#### MATERIAL PROVIDED ####

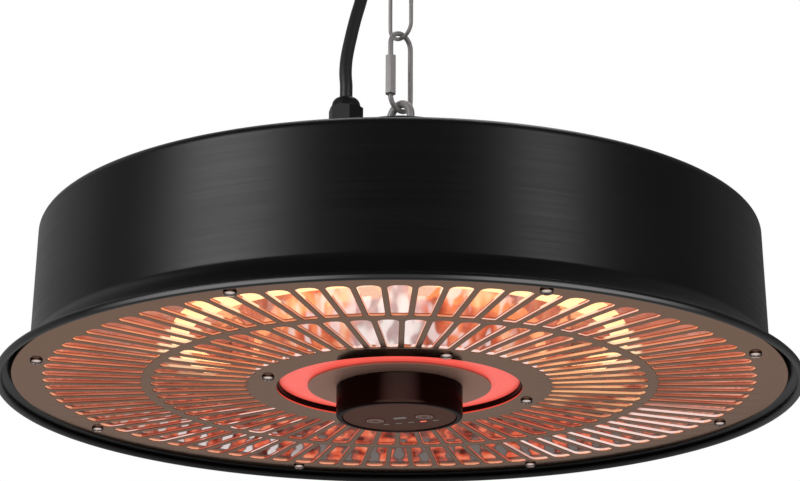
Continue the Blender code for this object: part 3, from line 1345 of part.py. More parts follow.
def tie_outline(clearance, head):
    """The tie's outline round the coil's bundle and the hook's shank."""
    reach = COIL_RADIUS + CORD / 2
    hollow = COIL_RADIUS - LAYER_TURNS * COIL_PITCH - CORD / 2
    outer_x = COIL_X + reach + clearance / 2
    inner_x = COIL_X + math.sqrt(hollow**2 - (TIE_WIDTH / 2) ** 2) - clearance
    side = COIL_HALF_DEPTH + CORD / 2 + clearance
    shank = arc((0.0, 0.0), HOOK_WIRE / 2 + clearance, -TIE_HALF_TURN, TIE_HALF_TURN, TIE_STEPS)
    lower = [(inner_x, -side)]
    if head:
        middle = (inner_x + outer_x) / 2
        low = -side - TIE_HEAD / 2
        lower += [(middle - TIE_HEAD, -side), (middle - TIE_HEAD, low), (middle, low), (middle, -side)]
    return [*lower, (outer_x, -side), *shank, (outer_x, side), (inner_x, side)]


def tie():
    """The strap that holds the coil to the hook's shank."""
    outlines = [tie_outline(GAP + TIE_THICKNESS, True), tie_outline(GAP, False)]
    return flat("cord_tie", outlines, -COIL_DROP - TIE_WIDTH / 2, -COIL_DROP + TIE_WIDTH / 2, BLACK_RUBBER)


def guide(name, height):
    """An empty on a joint's axis."""
    made = bpy.data.objects.new(name, None)
    PARTS.objects.link(made)
    made.location.z = height
    return made


def hang(pieces, parent):
    """Parent pieces to an empty without moving them."""
    bpy.context.view_layer.update()
    for piece in pieces:
        piece.parent = parent
        piece.matrix_parent_inverse = parent.matrix_world.inverted()


def build():
    """Make every piece and put it where it belongs."""
    ceiling_fitting()
    free, coil, tail = lead_stretches()
    tube("cord_coil", coil, CORD, BLACK_RUBBER, sides=1)
    tube("cord_tail", tail, CORD, BLACK_RUBBER)
    plug()
    tie()
    link, quick, sleeve = chain()
    heater = [*eye_bolt(), housing(), ledge(), *grille(), reflector(), *lamp(), *frame_inside()]
    heater += [*light_ring(), *hub(), *panel_pieces(), *hub_inside(), *stem(), *electrics(), *gland()]
    names = ("power_key", "mode_key")
    keys = [key(name, place) for name, place in zip(names, KEY_PLACES)]
    for piece in heater + keys:
        moved_with_cutters(piece, 0.0, 0.0, FACE_Z)
    heater.append(tube("mains_cord", free, CORD, BLACK_RUBBER))
    link_axis = guide("chain_link_axis", HOOK_WIRE_Z)
    quick_axis = guide("quick_link_axis", LINK_BOTTOM_Z)
    heater_axis = guide("heater_axis", QUICK_BOTTOM_Z)
    hang([link], link_axis)
    hang([quick, sleeve], quick_axis)
    hang(heater + keys, heater_axis)
    hang([quick_axis], link_axis)
    hang([heater_axis], quick_axis)
    for made in PARTS.objects:
        if made.type == "MESH":
            smooth(made.data)
    print("grille face", round(FACE_Z, 5), "key places", [on_panel(place) for place in KEY_PLACES])


build()
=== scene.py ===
"""Hanging patio heater: the dressed model on its frame, with its lamp lit, a plain studio and a camera.

Lengths are metres, +Z is up, and the origin is the middle of the ceiling plate's upper face. Sizes of what
hangs on the eye bolt are heights from the grille's lower face, and FACE lifts them into the object's frame.
"""

from __future__ import annotations

import json
import logging
import math
from dataclasses import dataclass, field
from enum import Enum
from typing import Iterable, Optional, Sequence, Union

import bmesh
import bpy
import numpy as np
from mathutils import Matrix, Vector

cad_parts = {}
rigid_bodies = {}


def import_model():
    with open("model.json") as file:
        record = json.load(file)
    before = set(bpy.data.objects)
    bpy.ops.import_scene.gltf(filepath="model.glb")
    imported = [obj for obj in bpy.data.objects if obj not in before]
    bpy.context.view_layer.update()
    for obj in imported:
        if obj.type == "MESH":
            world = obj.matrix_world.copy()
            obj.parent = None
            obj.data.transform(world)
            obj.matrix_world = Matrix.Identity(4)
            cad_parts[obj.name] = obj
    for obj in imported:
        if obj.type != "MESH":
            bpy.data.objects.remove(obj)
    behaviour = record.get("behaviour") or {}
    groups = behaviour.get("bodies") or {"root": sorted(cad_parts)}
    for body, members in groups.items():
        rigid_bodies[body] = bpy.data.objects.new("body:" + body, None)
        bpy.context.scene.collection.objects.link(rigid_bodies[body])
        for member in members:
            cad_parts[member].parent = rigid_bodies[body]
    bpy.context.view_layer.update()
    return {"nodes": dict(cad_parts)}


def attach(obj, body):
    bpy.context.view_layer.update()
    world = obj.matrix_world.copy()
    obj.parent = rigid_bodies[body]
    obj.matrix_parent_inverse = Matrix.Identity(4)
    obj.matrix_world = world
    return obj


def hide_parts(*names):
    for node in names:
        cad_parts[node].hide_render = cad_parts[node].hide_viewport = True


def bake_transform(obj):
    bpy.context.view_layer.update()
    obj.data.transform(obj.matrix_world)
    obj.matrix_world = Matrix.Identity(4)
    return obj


LOG = logging.getLogger("heater")

Array = np.ndarray
Point = tuple[float, float, float]
Colour = tuple[float, float, float]

FACE = -0.3558  # the grille's lower face in the object's frame
ORIGIN = (0.0, 0.0, 0.0)
LIFT = (0.0, 0.0, FACE)  # where heights from the grille's lower face start
UP = (0.0, 0.0, 1.0)
AHEAD = (0.0, 1.0, 0.0)
GAP = 0.0003  # the gap between neighbouring pieces
CREASE = 32.0  # degrees between two faces above which their edge stays sharp
BLACK = (0.0, 0.0, 0.0)
WHITE = (1.0, 1.0, 1.0)


class Body(Enum):
    """The bodies that pieces ride on."""

    CEILING = "ceiling_mount"
    CHAIN = "chain_link"
    QUICK = "quick_link"
    SLEEVE = "quick_link_sleeve"
    HEATER = "heater"
    POWER = "power_key"
    MODE = "mode_key"


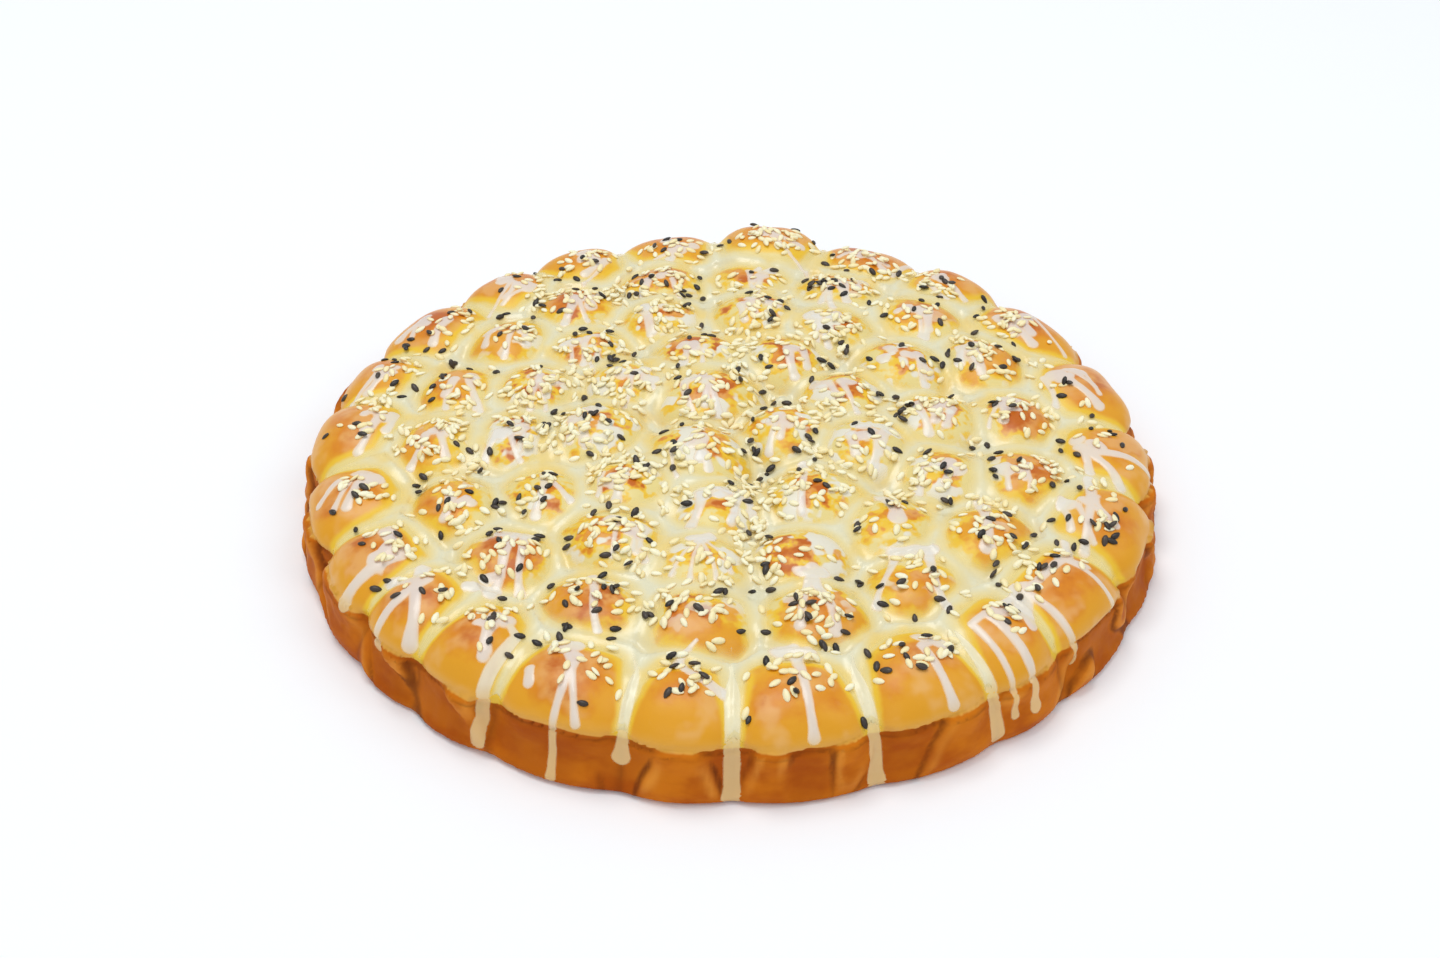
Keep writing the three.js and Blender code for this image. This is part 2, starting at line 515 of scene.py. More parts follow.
def islands(edges: Array, count: int) -> Array:
    """Finds which points hang together.

    Args:
        edges: Rows of the two points that an edge joins.
        count: How many points there are.

    Returns:
        For each point, how many points its island has.
    """
    label = np.arange(count)
    while True:
        before = label.copy()
        lowest = label[edges].min(axis=1)
        np.minimum.at(label, edges[:, 0], lowest)
        np.minimum.at(label, edges[:, 1], lowest)
        label = label[label]
        if np.array_equal(before, label):
            return np.bincount(label, minlength=count)[label]


def trim_scraps(piece: bpy.types.Object, fewest: int) -> None:
    """Deletes loose points, points where faces meet only at a corner, and small islands.

    Args:
        piece: The open skin to trim.
        fewest: The fewest points that an island keeps.
    """
    while True:
        mesh = piece.data
        count = len(mesh.vertices)
        edges = numbers_of(mesh.edges, "vertices", 2)
        faces_on_edge = np.bincount(numbers_of(mesh.loops, "edge_index"), minlength=len(edges))
        faces_at = np.bincount(numbers_of(mesh.loops, "vertex_index"), minlength=count)
        rims_at = np.bincount(edges[faces_on_edge == 1].ravel(), minlength=count)
        kept = (rims_at <= 2) & (faces_at > 0) & (islands(edges, count) >= fewest)
        if kept.all():
            return
        keep_points(piece, kept)


class Value:
    """A number in a material, on which arithmetic adds Math nodes."""

    def __init__(self, material: "Material", socket: bpy.types.NodeSocket) -> None:
        """Wraps a socket of a material's tree."""
        self.material = material
        self.socket = socket

    def _math(self, operation: str, *operands: object) -> "Value":
        """Adds a Math node on operands."""
        return self.material.value("ShaderNodeMath", {"operation": operation}, dict(enumerate(operands)))

    def __add__(self, other: object) -> "Value":
        """Adds."""
        return self._math("ADD", self, other)

    def __radd__(self, other: object) -> "Value":
        """Adds."""
        return self._math("ADD", other, self)

    def __sub__(self, other: object) -> "Value":
        """Subtracts."""
        return self._math("SUBTRACT", self, other)

    def __rsub__(self, other: object) -> "Value":
        """Subtracts from a number."""
        return self._math("SUBTRACT", other, self)

    def __mul__(self, other: object) -> "Value":
        """Multiplies."""
        return self._math("MULTIPLY", self, other)

    def clamped(self) -> "Value":
        """Keeps the number between 0 and 1."""
        return self._math("MINIMUM", self._math("MAXIMUM", self, 0.0), 1.0)

    def eased(self, low: float, high: float) -> "Value":
        """Eases from 0 at the low limit to 1 at the high one."""
        limits = {"Value": self, "From Min": low, "From Max": high, "To Min": 0.0, "To Max": 1.0}
        return self.material.value("ShaderNodeMapRange", {"interpolation_type": "SMOOTHSTEP"}, limits)


def linear(red: int, green: int, blue: int) -> Colour:
    """Turns a screen colour into a linear one.

    Args:
        red: The red level, from 0 to 255.
        green: The green level.
        blue: The blue level.

    Returns:
        The linear colour, from 0 to 1.
    """

    def channel(level: int) -> float:
        """Returns the linear amount of one level."""
        share = level / 255
        return share / 12.92 if share <= 0.04045 else ((share + 0.055) / 1.055) ** 2.4

    return channel(red), channel(green), channel(blue)


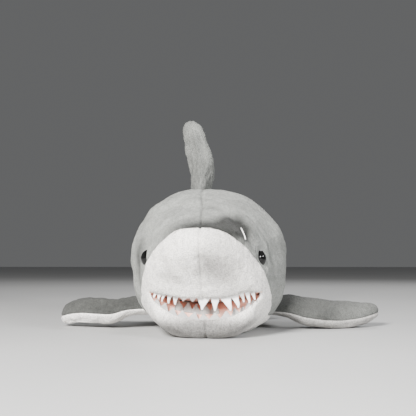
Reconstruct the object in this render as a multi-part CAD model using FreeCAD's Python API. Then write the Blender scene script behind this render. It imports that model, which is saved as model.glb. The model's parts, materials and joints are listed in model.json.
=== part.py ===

####

_THE REQUEST_:
Give again, word for word, every line of the listing above from the one with "hang([heater_axis], quick_axis)" to the one with "before = set(bpy.data.objects)", both inclusive, and nothing beyond them.

_ANSWER IN FULL_:
    hang([heater_axis], quick_axis)
    for made in PARTS.objects:
        if made.type == "MESH":
            smooth(made.data)
    print("grille face", round(FACE_Z, 5), "key places", [on_panel(place) for place in KEY_PLACES])


build()
=== scene.py ===
"""Hanging patio heater: the dressed model on its frame, with its lamp lit, a plain studio and a camera.

Lengths are metres, +Z is up, and the origin is the middle of the ceiling plate's upper face. Sizes of what
hangs on the eye bolt are heights from the grille's lower face, and FACE lifts them into the object's frame.
"""

from __future__ import annotations

import json
import logging
import math
from dataclasses import dataclass, field
from enum import Enum
from typing import Iterable, Optional, Sequence, Union

import bmesh
import bpy
import numpy as np
from mathutils import Matrix, Vector

cad_parts = {}
rigid_bodies = {}


def import_model():
    with open("model.json") as file:
        record = json.load(file)
    before = set(bpy.data.objects)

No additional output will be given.